Chaplin and others enjoyed quite a different sort of environment just off the Venice Boardwalk at the Waldorf Hotel, built in 1915 and once dubbed the “crown jewel of Venice” for its modern steam-heat electricity and novel in-room telephones. After flawless restoration and thoughtful renovation, it reopened this summer as Venice V, the neighborhood’s only beachfront lifestyle hotel (rooms from $265 per night). “Over the last century, the V has served as the backdrop for countless Hollywood films, such as Cobra, starring Sylvester Stallone, and The Falcon and the Snowman, starring Sean Penn,” says hotel manager Leah Edwards. “It was home to early A-list stars — like Charlie Chaplin, Clara Bow, Fatty Arbuckle and Wallace Beery — many of whom lived long-term in our penthouse bungalows.”

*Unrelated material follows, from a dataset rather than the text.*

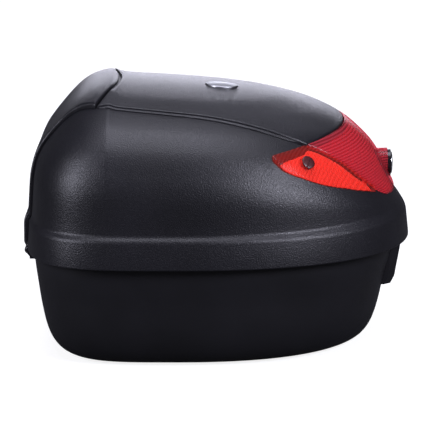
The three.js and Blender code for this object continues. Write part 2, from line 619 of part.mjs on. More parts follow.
// ---------------------------------------------------------------- hinges, on the base
for (const [side, word] of [[-1, 'right'], [1, 'left']]) {
  const y = side * HINGE.y;
  let bracket = box([-188.5, y - 20, 91.6], [-172, y + 20, 97]).subtract(baseClear);
  for (const end of [-1, 1]) {
    const middle = y + end * 13.2;
    bracket = bracket.add(rod('y', [HINGE.x, middle, HINGE.z], -6.8, 6.8, HINGE.barrel));
    const webOutline = [[-192.6, 99], [-188.5, 94], [-184, 94], [-184, 98], [-187, 101]];
    const web = plate(webOutline, middle - 6.8, middle + 6.8);
    bracket = bracket.add(web.subtract(baseClear));
  }
  bracket = bracket.subtract(rod('y', [HINGE.x, y, HINGE.z], -25, 25, HINGE.bore, 16));
  bracket = bracket.subtract(box([-210, y - 6.4, 95.5], [-180, y + 6.4, 115]));
  for (const end of [-1, 1]) {
    bracket = bracket.subtract(hingeScrewHole(y + end * HINGE_SCREW.spread));
    const turn = [[-187.2, 0], [-187.2, 1.6], [-177.2, 1.6], [-177.2, 3.8], [-175.6, 3.2], [-175.6, 0]];
    const screw = turned(turn, 'x', [0, y + end * HINGE_SCREW.spread, HINGE_SCREW.z], 12);
    add(`hinge_screw_${word}_${end < 0 ? 1 : 2}`, screw, metal(0x3a3b3e, 0.5));
  }
  add(`hinge_bracket_${word}`, bracket, plastic(0x141516, 0.55));
  const pin = [[-21.4, 0], [-21.4, 3.2], [-20.3, 3.2], [-20.3, HINGE.pin], [20.2, HINGE.pin], [20.2, 0]];
  add(`hinge_pin_${word}`, turned(pin, 'y', [HINGE.x, y, HINGE.z], 16), metal(0x3a3b3e, 0.5));
}

// ---------------------------------------------------------------- striker, on the rear wall of the base
let striker = box([178, -STRIKER.half, 99.5], [188, STRIKER.half, 122]).intersect(cavityFit);
striker = striker.subtract(box([170, -STRIKER.half - 1, 90], [181.2, STRIKER.half + 1, 130]));
for (const side of [-1, 1]) {
  striker = striker.add(box([163, side * 10.5 - 1.5, 104.8], [182, side * 10.5 + 1.5, 110]));
}
striker = striker.add(box([163, -12, 104.8], [166.5, 12, 110]));
striker = striker.subtract(strikerScrewHole(-1)).subtract(strikerScrewHole(1));
add('striker', striker, metal(0x9a9da0, 0.4));
for (const [side, word] of [[-1, 'right'], [1, 'left']]) {
  const turn = [[179.4, 0], [179.4, 2.4], [180.9, 3], [180.9, 1.6], [185.8, 1.6], [185.8, 0]];
  const screw = turned(turn, 'x', strikerScrewPlace(side), 12);
  add(`striker_screw_${word}`, screw, metal(0x3a3b3e, 0.5));
}

// ---------------------------------------------------------------- plate release
// the block's face leans forward towards its bottom, and slopes away at its two upright corners
const blockOutline = [[150, 103], [193, 103], [193, 100], [186.5, 62], [182.5, 54], [150, 54]];
const blockSlab = (back, half) => {
  const outline = blockOutline.map(([x, z]) => [x > 160 ? x - back : x, z]);
  return plate(outline, -half, half);
};
const tabOutline = [[189.7, 83.4], [185.1, 56.4], [182.5, 56.4], [181.9, 60], [185.2, 76], [187, 83.4]];
const housingOuter = wasm.Manifold.hull([blockSlab(0, 33.5), blockSlab(7, 40)]).subtract(baseClear);
const tabRoom = box([150, -TAB.halfWidth - 1, 40], [200, TAB.halfWidth + 1, TAB.z + 4.5]);
const tabPinBore = rod('y', [TAB.x, 0, TAB.z], -34, 34, TAB.bore, 16);
add('release_housing', housingOuter.subtract(tabRoom).subtract(tabPinBore), plastic(0x151617, 0.5));

const tabFace = plate(tabOutline, -TAB.halfWidth, TAB.halfWidth);
const tabBarrel = rod('y', [TAB.x, 0, TAB.z], -12, 12, TAB.barrel);
const tabArm = box([BOLT_X - 7, -5, TAB.z - 3], [TAB.x, 5, TAB.z + 3]);
const tabFork = box([BOLT_X - 8, -9, TAB.z - 3], [BOLT_X + 8, 9, TAB.z + 3]);
const forkSlot = box([BOLT_X - 20, -3.6, TAB.z - 5], [BOLT_X + 3.8, 3.6, TAB.z + 5]);
const tab = tabFace.add(tabBarrel).add(tabArm).add(tabFork).subtract(forkSlot)
  .subtract(rod('y', [TAB.x, 0, TAB.z], -40, 40, TAB.bore, 16));
add('release_tab', tab, plastic(0x1a1b1d, 0.45));
add('release_tab_pin', rod('y', [TAB.x, 0, TAB.z], -33, 33, TAB.pin, 16), metal(0x9a9da0, 0.35));

let bolt = box([BOLT_X - 6, -8, 1.2], [BOLT_X + 6, 8, 17]);
bolt = bolt.add(rod('z', [BOLT_X, 0, 0], 10, TAB.z + 7, 3));
bolt = bolt.add(rod('z', [BOLT_X, 0, 0], TAB.z + 4.2, TAB.z + 7, 6.5));
add('plate_bolt', bolt, metal(0x9a9da0, 0.4));
add('bolt_spring', spring('z', [BOLT_X, 0, 0], 17.3, TAB.z - 26, 5, 0.8, 5), metal(0x9a9da0, 0.35));

const boxWall = 2.5;
let mechanism = box([104, -21, 9.5 + GAP], [186, 21, 97.5]);
mechanism = mechanism.subtract(box([104 + boxWall, -21 + boxWall, 5], [200, 21 - boxWall, 97.5 - boxWall]));
mechanism = mechanism.intersect(cavityFit.subtract(box([-86, -69, -2], [137 + GAP, 69, 9.5 + GAP])));
const guide = box([BOLT_X - 9, -18.6, TAB.z - 25.5], [BOLT_X + 9, 18.6, TAB.z - 22]);
mechanism = mechanism.add(guide).subtract(rod('z', [BOLT_X, 0, 0], 30, 70, 3.3));
mechanism = mechanism.add(box([104.5, -18.7, TAB.z - 25.5], [BOLT_X - 8.9, 18.7, TAB.z - 22]));
add('mechanism_cover', mechanism, plastic(0x1c1d1f, 0.6));

object.position.x = -CENTRE_X;
export default object;
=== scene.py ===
"""Motorcycle top case: fine surfaces, materials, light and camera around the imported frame."""

import math

import bmesh
import bpy
import numpy as np
from mathutils import Matrix, Vector


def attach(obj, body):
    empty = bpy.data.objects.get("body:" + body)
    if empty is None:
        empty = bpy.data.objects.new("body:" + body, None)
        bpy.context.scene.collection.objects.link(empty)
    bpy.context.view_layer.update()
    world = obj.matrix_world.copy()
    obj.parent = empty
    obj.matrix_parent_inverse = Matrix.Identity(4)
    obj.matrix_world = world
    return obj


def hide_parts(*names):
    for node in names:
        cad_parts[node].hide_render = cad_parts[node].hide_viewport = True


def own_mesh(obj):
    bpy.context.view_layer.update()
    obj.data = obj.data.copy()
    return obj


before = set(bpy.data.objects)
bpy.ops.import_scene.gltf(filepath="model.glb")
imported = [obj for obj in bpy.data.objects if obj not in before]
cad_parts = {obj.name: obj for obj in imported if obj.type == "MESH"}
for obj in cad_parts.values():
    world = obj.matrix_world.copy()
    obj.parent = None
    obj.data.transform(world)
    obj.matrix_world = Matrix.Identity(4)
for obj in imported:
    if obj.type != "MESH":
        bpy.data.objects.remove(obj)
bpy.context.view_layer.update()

# ------------------------ dimensions, in millimetres
# Drawn with the plan's own origin; metres() moves the drawing to the frame's origin.
MM = 0.001
GAP = 0.3
WALL = 3.0
CENTRE_X = 4.25
WIDEST_X = -38.0
FRONT_POWER = 4.0
REAR_POWER = 2.3

# plan outlines: front semi-axis, rear semi-axis, half width
SKIRT_LOW = np.array([153.5, 240.0, 190.0])
SKIRT_HIGH = np.array([152.0, 237.0, 185.5])
LID_FOOT = np.array([149.0, 231.0, 181.0])
BASE_RIM = np.array([147.0, 224.0, 180.0])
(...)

Today, it’s a sweet staycation spot with 34 photogenic rooms, all with a view of the Pacific, and period detailing — see the carefully restored brass and mahogany elevator, exposed interior riveted steel beams, grand staircase and exposed brick walls. “Unique details are around every corner,” says Edwards, “from the curated local art in every guest room to the striking lobby [portrait] of Venice visionary Abbot Kinney, constructed entirely of skateboard wheels.” The tasteful and eagle-eyed attention to detail doesn’t falter anywhere in the experience, from the fragrant Aesop toiletries and vintage tchotchkes (rooms come in three motifs that riff off Venice culture: bohemian, artist/writer and surf/skate) to the superior minibars, well stocked with artisanal beverages and irresistible quality snacks. A preferred partnership with popular Venice restaurant Great White means app orders are delivered directly to guests’ doors à la room service. For more of the local vibe, eat on the rooftop or take a stroll to the famed skate park.

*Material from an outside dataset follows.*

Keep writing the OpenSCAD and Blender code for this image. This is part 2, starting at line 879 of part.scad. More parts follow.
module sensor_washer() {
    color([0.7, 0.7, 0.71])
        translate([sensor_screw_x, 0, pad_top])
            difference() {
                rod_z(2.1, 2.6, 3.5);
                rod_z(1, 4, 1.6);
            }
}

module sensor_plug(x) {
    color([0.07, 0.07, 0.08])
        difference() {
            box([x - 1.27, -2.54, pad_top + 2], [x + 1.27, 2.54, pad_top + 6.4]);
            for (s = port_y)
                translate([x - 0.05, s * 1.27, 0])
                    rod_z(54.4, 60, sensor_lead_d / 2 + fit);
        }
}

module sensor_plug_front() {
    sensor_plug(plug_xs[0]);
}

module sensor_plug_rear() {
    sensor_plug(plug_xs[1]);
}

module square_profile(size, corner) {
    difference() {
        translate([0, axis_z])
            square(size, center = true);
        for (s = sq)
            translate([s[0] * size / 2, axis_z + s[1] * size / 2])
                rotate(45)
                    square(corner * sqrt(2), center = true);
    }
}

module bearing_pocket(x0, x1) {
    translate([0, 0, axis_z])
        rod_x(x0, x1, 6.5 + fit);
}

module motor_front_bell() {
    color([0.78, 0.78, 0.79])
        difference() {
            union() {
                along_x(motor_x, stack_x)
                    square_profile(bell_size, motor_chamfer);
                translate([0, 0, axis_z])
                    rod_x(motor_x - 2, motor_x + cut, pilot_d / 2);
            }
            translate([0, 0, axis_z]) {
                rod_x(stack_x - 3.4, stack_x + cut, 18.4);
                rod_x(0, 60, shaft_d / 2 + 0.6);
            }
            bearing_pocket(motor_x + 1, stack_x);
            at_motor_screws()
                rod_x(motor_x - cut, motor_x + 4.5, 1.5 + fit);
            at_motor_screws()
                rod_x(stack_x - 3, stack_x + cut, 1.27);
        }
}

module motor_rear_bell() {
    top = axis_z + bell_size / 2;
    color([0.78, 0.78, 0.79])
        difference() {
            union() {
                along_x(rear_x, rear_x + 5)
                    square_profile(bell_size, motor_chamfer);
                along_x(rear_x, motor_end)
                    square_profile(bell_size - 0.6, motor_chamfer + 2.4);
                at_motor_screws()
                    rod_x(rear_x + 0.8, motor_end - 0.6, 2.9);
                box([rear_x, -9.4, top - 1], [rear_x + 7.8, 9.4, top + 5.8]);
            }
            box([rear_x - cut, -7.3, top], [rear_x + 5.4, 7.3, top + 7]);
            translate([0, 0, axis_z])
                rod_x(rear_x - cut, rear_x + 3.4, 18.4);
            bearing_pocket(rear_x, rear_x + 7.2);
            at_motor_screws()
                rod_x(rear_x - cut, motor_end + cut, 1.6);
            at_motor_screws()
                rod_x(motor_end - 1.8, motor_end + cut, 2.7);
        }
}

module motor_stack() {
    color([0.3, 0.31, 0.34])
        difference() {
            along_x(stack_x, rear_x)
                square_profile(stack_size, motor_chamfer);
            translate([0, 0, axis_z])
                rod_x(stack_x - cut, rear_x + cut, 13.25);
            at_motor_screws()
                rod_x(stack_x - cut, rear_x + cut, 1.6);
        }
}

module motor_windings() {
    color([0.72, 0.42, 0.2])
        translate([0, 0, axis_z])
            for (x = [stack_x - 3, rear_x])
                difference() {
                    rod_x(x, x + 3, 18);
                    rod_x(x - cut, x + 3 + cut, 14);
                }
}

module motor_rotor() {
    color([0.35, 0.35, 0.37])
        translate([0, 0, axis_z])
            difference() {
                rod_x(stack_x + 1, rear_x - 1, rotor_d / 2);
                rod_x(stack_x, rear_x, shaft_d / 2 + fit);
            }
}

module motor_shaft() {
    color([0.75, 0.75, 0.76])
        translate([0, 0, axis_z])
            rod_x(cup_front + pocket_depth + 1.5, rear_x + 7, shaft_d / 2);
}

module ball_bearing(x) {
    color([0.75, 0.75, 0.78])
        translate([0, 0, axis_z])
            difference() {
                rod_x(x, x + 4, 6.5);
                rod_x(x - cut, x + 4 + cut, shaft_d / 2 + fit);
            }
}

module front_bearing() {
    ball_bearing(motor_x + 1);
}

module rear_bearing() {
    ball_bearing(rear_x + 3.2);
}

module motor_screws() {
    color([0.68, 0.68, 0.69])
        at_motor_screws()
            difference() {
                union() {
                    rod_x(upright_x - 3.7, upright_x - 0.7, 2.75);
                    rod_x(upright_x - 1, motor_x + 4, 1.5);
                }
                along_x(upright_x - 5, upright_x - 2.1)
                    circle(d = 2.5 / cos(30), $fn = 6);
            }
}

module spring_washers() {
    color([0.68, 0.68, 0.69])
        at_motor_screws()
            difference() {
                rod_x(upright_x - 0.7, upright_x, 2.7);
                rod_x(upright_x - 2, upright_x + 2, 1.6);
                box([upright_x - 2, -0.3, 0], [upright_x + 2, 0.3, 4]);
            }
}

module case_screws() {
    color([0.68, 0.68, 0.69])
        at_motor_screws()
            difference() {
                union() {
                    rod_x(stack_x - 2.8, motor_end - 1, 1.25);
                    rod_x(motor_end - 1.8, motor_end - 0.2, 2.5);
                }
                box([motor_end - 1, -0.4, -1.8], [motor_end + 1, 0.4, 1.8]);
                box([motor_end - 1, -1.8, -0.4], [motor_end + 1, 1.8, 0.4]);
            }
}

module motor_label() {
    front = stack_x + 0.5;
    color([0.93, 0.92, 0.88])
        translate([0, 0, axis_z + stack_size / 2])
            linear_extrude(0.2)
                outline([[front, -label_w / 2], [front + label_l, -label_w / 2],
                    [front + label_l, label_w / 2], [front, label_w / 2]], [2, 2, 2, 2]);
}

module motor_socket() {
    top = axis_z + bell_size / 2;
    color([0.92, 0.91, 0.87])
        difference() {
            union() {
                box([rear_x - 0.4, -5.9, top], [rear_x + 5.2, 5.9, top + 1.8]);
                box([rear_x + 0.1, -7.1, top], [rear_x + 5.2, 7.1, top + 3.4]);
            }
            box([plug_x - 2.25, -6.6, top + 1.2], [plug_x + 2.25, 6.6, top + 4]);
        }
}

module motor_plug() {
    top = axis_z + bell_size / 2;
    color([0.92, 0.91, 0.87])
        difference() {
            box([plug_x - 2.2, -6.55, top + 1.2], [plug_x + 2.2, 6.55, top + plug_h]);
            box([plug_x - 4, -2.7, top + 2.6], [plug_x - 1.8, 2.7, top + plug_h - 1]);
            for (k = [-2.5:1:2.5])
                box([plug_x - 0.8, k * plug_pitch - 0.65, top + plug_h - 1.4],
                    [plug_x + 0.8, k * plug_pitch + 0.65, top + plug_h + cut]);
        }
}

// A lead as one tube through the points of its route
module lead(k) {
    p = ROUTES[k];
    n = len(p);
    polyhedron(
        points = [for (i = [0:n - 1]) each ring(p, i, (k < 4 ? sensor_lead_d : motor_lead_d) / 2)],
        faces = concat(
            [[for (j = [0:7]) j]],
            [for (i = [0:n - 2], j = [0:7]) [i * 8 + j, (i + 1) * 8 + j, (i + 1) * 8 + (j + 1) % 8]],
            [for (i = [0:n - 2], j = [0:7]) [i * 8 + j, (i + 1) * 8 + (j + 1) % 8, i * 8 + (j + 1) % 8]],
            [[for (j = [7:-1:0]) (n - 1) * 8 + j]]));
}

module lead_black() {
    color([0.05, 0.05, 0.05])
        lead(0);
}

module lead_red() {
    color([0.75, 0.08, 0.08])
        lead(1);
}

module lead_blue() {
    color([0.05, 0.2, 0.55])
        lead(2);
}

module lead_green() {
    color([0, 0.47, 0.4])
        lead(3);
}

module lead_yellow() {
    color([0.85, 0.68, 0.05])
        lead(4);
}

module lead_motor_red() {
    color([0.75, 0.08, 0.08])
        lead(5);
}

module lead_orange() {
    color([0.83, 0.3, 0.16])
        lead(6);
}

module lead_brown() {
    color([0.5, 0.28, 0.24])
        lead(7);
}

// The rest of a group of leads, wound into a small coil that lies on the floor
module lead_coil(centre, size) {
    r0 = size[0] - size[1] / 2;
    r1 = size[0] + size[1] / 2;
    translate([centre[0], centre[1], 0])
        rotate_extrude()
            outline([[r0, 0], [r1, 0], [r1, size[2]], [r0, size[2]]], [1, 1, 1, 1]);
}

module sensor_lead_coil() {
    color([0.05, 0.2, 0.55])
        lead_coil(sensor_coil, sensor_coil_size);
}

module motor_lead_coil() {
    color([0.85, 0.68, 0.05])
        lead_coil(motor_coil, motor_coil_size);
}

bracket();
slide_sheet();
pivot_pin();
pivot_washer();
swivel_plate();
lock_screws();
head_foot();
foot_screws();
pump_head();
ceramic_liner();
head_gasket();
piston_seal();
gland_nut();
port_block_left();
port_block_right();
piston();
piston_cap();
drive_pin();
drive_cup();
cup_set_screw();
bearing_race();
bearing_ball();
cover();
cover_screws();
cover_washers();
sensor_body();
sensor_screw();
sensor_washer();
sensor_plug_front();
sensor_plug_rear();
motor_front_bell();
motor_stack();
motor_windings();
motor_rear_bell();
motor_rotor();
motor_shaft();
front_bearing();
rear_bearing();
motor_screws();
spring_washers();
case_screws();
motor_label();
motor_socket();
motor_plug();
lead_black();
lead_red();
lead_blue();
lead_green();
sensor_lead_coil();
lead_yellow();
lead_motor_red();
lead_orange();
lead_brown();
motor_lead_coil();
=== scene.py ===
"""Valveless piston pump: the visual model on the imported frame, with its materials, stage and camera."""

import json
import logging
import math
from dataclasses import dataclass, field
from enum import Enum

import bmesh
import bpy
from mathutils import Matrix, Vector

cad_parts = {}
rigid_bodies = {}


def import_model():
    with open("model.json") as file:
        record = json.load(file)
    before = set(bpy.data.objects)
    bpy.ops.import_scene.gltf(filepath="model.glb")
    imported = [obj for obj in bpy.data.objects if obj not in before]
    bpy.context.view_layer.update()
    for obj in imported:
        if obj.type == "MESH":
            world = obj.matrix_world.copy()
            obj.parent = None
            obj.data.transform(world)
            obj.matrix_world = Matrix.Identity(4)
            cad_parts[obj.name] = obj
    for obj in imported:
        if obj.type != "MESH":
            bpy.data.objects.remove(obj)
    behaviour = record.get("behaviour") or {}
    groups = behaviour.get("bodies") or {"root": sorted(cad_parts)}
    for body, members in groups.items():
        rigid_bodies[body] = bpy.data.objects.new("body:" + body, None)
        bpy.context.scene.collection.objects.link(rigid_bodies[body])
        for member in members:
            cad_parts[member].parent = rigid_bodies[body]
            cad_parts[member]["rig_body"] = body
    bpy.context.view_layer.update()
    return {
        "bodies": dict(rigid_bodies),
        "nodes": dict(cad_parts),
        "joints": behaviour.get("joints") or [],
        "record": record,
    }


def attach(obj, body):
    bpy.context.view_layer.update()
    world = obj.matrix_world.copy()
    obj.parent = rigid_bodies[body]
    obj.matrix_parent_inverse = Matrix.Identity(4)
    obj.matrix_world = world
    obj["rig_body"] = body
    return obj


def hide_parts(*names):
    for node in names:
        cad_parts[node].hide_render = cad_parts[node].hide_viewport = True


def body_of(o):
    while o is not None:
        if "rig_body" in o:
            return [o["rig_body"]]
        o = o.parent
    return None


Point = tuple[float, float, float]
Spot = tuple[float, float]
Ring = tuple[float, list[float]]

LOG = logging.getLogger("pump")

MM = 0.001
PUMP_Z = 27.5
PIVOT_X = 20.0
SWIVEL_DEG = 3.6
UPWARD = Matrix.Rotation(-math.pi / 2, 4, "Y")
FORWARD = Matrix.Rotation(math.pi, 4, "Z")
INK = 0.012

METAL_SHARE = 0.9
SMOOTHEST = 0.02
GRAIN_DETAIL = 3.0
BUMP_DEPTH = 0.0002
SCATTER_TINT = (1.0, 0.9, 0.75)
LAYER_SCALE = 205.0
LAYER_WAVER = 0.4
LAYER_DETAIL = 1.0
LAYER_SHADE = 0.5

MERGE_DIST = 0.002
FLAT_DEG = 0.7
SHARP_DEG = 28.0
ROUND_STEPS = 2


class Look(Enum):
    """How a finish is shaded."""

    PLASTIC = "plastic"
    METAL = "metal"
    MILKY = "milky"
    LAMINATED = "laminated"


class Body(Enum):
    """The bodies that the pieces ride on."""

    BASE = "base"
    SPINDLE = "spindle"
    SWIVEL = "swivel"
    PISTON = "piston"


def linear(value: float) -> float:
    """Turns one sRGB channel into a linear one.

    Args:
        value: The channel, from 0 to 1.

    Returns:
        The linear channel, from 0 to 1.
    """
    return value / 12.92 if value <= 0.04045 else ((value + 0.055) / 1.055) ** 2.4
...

The evolution of this former A-list residence embraces its history as well as the metamorphosis of its location. In a nod to its Old Hollywood roots there are black-and-white murals of Chaplin and Bow on its exterior, painted by a local artist, Jules Muck, so respected her work doesn’t get tagged over. And, says Edwards, “In the Venice V basement we’ve re-envisioned a former theater space into an adaptable and tech-friendly hub for everything from group meetings to private screenings and speakeasy cocktails to wellness gatherings.” It doesn’t get more Venice than that.